Investors and traders will have to calibrate their positioning depending on their time horizons, pain thresholds, and investment objectives. A downdraft to 4350 represents less than a -3% drawdown from current levels. How concerned are you about such an air pocket and do you think you’re nimble enough to trade such a move?

3 thoughts on “Can the S&P 500 overcome negative seasonality?

  1. The latest bogeyman is rising crude price (leading to higher inflation and then more rate hikes, on and on). But the move looks technical, no more than a very simpleton if-then-else algo-driven trend following. China is slowing so the correct narrative should be lower crude price, plus the perception that EV should also reduce the crude demand. But this is an algo-driven market. Things like this happen all the time.

    1. Interesting! So, the Saudis and Russians are attempting to prop up the price with production cuts, while China’s recovery is not up to par. The former can see the weakness in consumption and therefore cutting production.

      The question I have is why can’t the algos see it. I’d expect the algos to be swallow, process and analyze a lot more data than this.
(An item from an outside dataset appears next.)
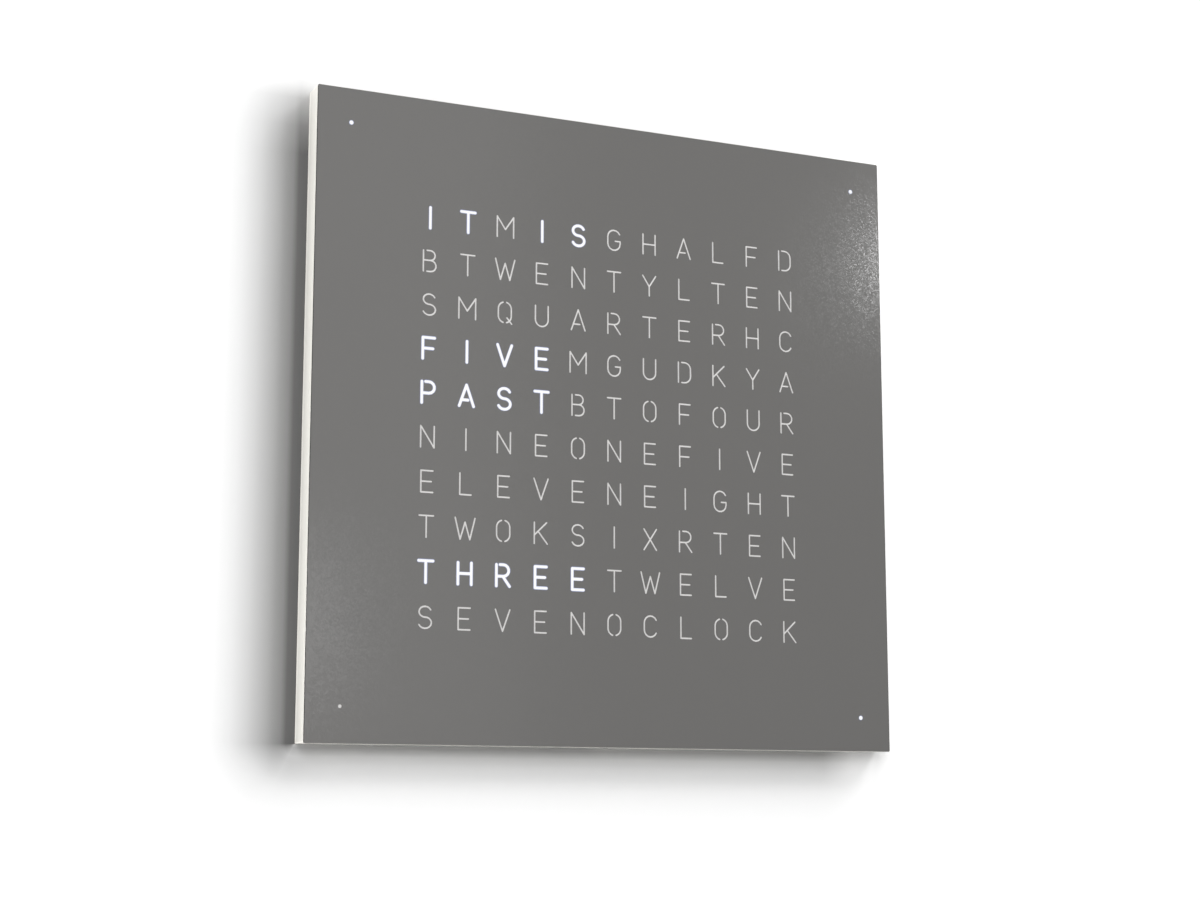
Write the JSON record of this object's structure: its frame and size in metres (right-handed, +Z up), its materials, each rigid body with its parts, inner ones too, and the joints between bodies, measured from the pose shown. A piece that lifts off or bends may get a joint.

  2. I think oil and all other commodities will get more expensive because of inflation and becoming more scarce along with more people wanting them. But this will likely take years. There are lag effects with rising rates and I suspect the same applies to oil.
    If the price stays high it will become a drag with time.
    One thing the market has done is ignore bad news, ignore rate increases. The old adage is that this is bullish reaction. Until it isn’t of course.
    I’m nervous, not going to bet the farm, but I think we get higher prices after the correction is over, and if we make ATHs, if we don’t get euphoria, I will truly be perplexed.